There are many reasons why Business Intelligence is an important investment made by organizations. When properly implemented, deployed, and maintained, Business Intelligence tools can bring many benefits to a company, not the least of which is to improve its performance. Business Intelligence allows more effective mapping and transformation of source data into beneficial information. With Business Intelligence environments, new and/or more specific views on organizational data can be quickly deployed. Data Mining can also be performed, which helps uncover relationships and patterns in data which had not been known before. Business Intelligence efficiently supports frequently changing management and operational processes. Without needing to change source data systems, correctly implemented Business Intelligence assists fact-based management and develops effective and consistent forward looking access to information on customer activities, current trends on the market, as well as supply chain performance.
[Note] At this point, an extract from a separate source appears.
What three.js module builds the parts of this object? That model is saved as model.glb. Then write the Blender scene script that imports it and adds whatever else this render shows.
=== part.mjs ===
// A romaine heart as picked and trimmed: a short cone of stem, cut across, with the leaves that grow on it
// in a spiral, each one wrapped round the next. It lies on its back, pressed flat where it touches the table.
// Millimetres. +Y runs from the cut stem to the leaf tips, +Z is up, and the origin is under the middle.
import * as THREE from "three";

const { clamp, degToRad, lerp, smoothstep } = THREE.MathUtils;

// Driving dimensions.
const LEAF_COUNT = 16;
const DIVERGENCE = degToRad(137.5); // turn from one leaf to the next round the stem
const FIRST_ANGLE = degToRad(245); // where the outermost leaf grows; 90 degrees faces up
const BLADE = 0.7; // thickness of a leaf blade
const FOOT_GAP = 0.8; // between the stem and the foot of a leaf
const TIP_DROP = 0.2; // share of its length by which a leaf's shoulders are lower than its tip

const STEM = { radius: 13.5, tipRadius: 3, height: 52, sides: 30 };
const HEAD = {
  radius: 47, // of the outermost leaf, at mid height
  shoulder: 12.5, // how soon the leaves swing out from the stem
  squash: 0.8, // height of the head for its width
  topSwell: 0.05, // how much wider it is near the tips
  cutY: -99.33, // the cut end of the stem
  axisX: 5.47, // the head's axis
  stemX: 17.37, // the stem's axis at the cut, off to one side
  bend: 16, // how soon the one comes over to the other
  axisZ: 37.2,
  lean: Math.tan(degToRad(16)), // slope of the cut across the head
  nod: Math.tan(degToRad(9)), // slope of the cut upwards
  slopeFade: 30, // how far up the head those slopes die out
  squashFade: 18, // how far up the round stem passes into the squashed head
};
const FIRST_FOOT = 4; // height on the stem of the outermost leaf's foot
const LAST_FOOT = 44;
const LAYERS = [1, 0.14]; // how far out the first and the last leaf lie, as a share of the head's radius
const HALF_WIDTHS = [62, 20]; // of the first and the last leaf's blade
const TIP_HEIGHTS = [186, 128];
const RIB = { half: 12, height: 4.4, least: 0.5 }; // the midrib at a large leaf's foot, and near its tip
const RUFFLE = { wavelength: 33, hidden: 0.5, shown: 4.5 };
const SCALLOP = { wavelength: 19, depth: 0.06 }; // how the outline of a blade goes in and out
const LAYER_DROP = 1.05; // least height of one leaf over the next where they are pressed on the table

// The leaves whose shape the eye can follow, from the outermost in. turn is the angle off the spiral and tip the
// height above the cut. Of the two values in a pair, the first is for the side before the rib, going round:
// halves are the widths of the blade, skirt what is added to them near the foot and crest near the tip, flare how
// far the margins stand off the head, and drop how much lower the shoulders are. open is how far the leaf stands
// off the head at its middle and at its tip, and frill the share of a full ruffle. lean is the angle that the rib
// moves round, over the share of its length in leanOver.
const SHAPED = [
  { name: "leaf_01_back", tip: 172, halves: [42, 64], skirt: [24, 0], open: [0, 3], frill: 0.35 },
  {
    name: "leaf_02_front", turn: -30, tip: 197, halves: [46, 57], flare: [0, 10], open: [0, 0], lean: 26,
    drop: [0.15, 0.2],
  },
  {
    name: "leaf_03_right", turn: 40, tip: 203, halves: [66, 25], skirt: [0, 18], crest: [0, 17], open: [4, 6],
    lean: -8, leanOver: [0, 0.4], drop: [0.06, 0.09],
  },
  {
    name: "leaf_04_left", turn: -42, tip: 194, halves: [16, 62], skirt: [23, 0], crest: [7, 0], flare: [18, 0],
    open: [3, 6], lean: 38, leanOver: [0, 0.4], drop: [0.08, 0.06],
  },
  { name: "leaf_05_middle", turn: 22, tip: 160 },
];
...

In today’s fast changing, turbulent and unpredictable economy, where “extraordinary is ordinary”, having yesterday’s typical Business Intelligence system which provides only tools for reporting and analysis is not enough. Modern Business Intelligence platforms provide rich visualization dashboards, planning and budgeting solutions, scorecards, event monitoring, efficient in-memory processing engines for data analysis, advanced reporting features, mobile access, and workflow business rules components. Business Intelligence is more than just a technology platform, it is a process which works for any size organization to support data gathering and processing, data-based managing, and fact-based decision making for successful performance within an increasingly crowded marketplace. The Business Intelligence approach works so well because it integrates business process perspective, the customer perspective, and provides a way to quantify all the value chain drivers, not just the financial factors.
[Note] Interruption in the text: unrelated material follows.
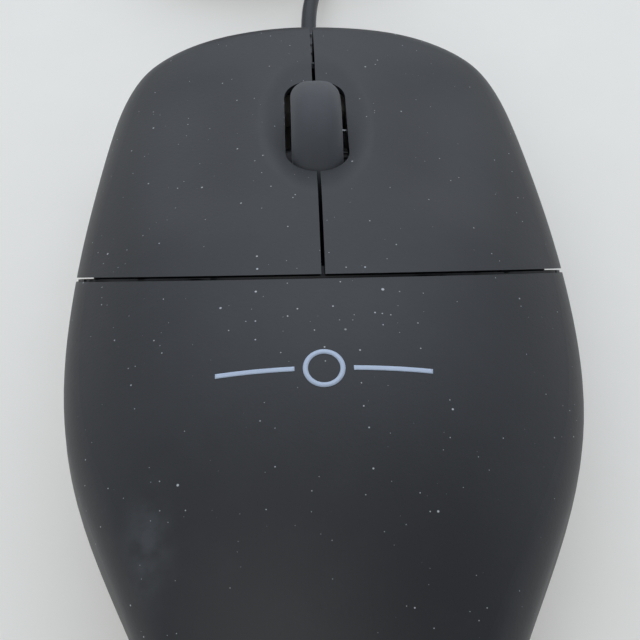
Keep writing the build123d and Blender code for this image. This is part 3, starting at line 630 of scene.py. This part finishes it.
# ---------------------------------------------------------------- sub-assemblies
@dataclass
class ButtonPair:
    """The two mouse buttons: moulded skins with a dish for each fingertip and a wheel well.

    Attributes:
        finish: Finish of the covers.
        dish_at: Middle of the right-hand dish on plan.
        dish_size: Half-widths of a dish, across and along.
        dish_depth: Depth of a dish.
        well_at: Middle of the hollow round the wheel.
        well_size: Half-axes of the hollow.
        well_depth: Depth of the hollow beside the wheel.
        edge: Longest mesh edge on the pressed skin.
        wall: Thickness of the wall.
        wheel_gap: Room round the wheel's tread.
    """

    finish: bpy.types.Material
    well_at: Vector
    dish_at: tuple[float, float] = (14.8 * MM, 27.0 * MM)
    dish_size: tuple[float, float] = (7.2 * MM, 15.0 * MM)
    dish_depth: float = 1.6 * MM
    well_size: tuple[float, float] = (7.4 * MM, 15.5 * MM)
    well_depth: float = 1.7 * MM
    edge: float = 0.9 * MM
    wall: float = 1.8 * MM
    wheel_gap: float = 0.8 * MM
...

The majority of Business Intelligence implementations don’t deliver the anticipated results. In fact, Business Intelligence projects fail at an astonishingly high rate – between 70 percent and 80 percent, according to the Gartner Group. Organizations of all sizes suffer from countless oversights and poor judgment calls during planning, tool selection, and rollout – mistakes that can be detrimental to Business Intelligence success. Utilizing consulting services as provided by Mr. Kuzanek, who has experience with avoiding these missteps, will significantly reduce the chance of a failed Business Intelligence deployment.
Companies can elect whether they just require Appleton Greene for advice and support with the Bronze Client Service, for research and performance analysis with the Silver Client Service, for facilitating departmental workshops with the Gold Client Service, or for complete process planning, development, implementation, management and review, with the Platinum Client Service. Ultimately, there is a service to suit every situation and every budget and clients can elect to either upgrade or downgrade from one service to another as and when required, providing complete flexibility in order to ensure that the right level of support is available over a sustainable period of time, enabling the organization to compensate for any prescriptive or emergent changes relating to: Customer Service; E-business; Finance; Globalization; Human Resources; Information Technology; Legal; Management; Marketing; or Production.
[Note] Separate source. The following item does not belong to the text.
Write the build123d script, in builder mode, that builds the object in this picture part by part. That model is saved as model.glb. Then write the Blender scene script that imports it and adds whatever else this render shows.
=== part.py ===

The Gartner Group recently conducted a CIO forum with a focus on what Business Intelligence and it’s follow on technology Predictive and Prescriptive Analytics looks like in the near future. The overwhelming results point to the benefits of fact-based decision-making across a broad range of disciplines, including: marketing, sales, supply chain management, manufacturing, engineering, risk management, finance, research, product development, and Human Resources. Major changes are also indicated to be imminent to the world of Business Intelligence and Analytics – including the dominance of data discovery techniques, wider use of real-time streaming event data, and the eventual acceleration in Business Intelligence and Analytics spending as Big Data continues to mature. Gartner also goes on to cite, as the cost of acquiring, storing and managing data continues to fall, organizations are finding it more and more practical to apply Business Intelligence and Analytics in a far wider range of business situations.
As enterprises continue to recognize the economic value of information, and see the opportunity to capture and apply ever greater volumes of detailed data, they will come to expect access to Analytics technologies capable of making sense from event streams. This goes beyond traditional and mainstream Business Intelligence to a breed of technologies capable of producing autonomous insights and inferences quickly.
Traditional vendors of Analytic platforms recognize that in order to expand their reach beyond traditional power users, they must deliver packaged domain expertise and applications to enable self-service by a wider range of users. Service providers are seeking to turn custom project work and domain expertise into repeatable solutions that can be adopted by other organizations more easily. The result is that end-user organizations selecting Analytic applications will have a significantly wider variety of possible providers to evaluate. Organizations evaluating software vendors will almost always find a service version of their packaged applications, and the similarity of product concepts will shift the emphasis of competition to the domain expertise embedded by the vendors into the application.
Despite the strong interest in Business Intelligence and Analytics, confusion around Big Data is inhibiting spending on Business Intelligence and Analytics platforms. Service providers will garner business by closing the gap between available Big Data technology and business cases. As Big Data matures and more packaged intellectual property is available, Big Data Analytics will become more relevant and mainstream.
Ironically, the confusion that surrounds the “Big Data” term and the uncertainty about the tangible benefits of Big Data are partially to blame for the soft Business Intelligence and Analytics market. In the interim, Business Intelligence and Analytics continue to remain at the forefront for CIOs, and service providers will attempt to bridge much of the confusion. The gap will close when Business Intelligence, Analytics, and Big Data become integrated within the same product offering. When the solution has found the problem, when the discussion has matured from technology to business, and when there will be more off-the-shelf capability available, Big Data Analytics will pervade almost all platforms of Business Intelligence.